У Уиндэма было много странных и необычных мнений. Одно из его чудачеств заключалось в том, что, предложив тему беседы, он начинал всех спрашивать, словно во что-то играл или принимал экзамен. Помню, он серьезно возгласил: «Япония», и начал опрос с меня. Я сказал, что Японии не доверяю, потому что она берет у нас не лучшее, а худшее — не средние века и не права человека, а заводы и материализм. Когда я закончил фразой: «Это все равно, что смотреться в зеркало и видеть обезьяну», он поднял руку, словно церемониймейстер, и обратился к майору Сили (теперь он генерал), который осуждал в Японии что-то, связанное с империей и нашей национальной безопасностью.

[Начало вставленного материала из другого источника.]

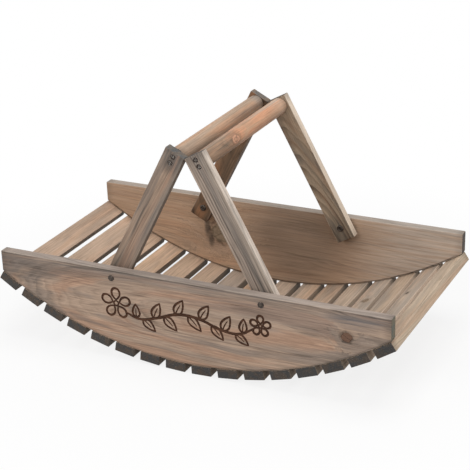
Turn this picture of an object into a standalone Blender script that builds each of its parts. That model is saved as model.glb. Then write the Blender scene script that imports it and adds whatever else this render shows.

Потом Уинстон Черчилль сказал, что, пока японцы были красивы и учтивы, их считали дикарями, когда же они обрели уродство и вульгарность, их все зауважали. Чарльз Мастермен со свойственной ему блистательной мрачностью сообщил, что япошки — это гунны, которые сметут нас с лица земли, поскольку они сильнее, хитрее и противней. Еще человека два сказали что-то отрицательное, а затем лукавый Уиндэм предложил одну из своих многочисленных теорий: мохнатого айну — родича европейцев — завоевали страшные монголы. «По — моему, — серьезно промолвил он, — мы должны его спасти». Тут кто-то удивился: «Смотрите-ка! Мы тут все как один по той или иной причине не любим японцев. Почему же против них нельзя и слова сказать в печати? Почему их постоянно хвалят? Что это, условность или мода?» Черчилль улыбнулся загадочной улыбкой политика, и тонкий покров, о котором я говорил, окутал нас. Ответа мы так и не получили.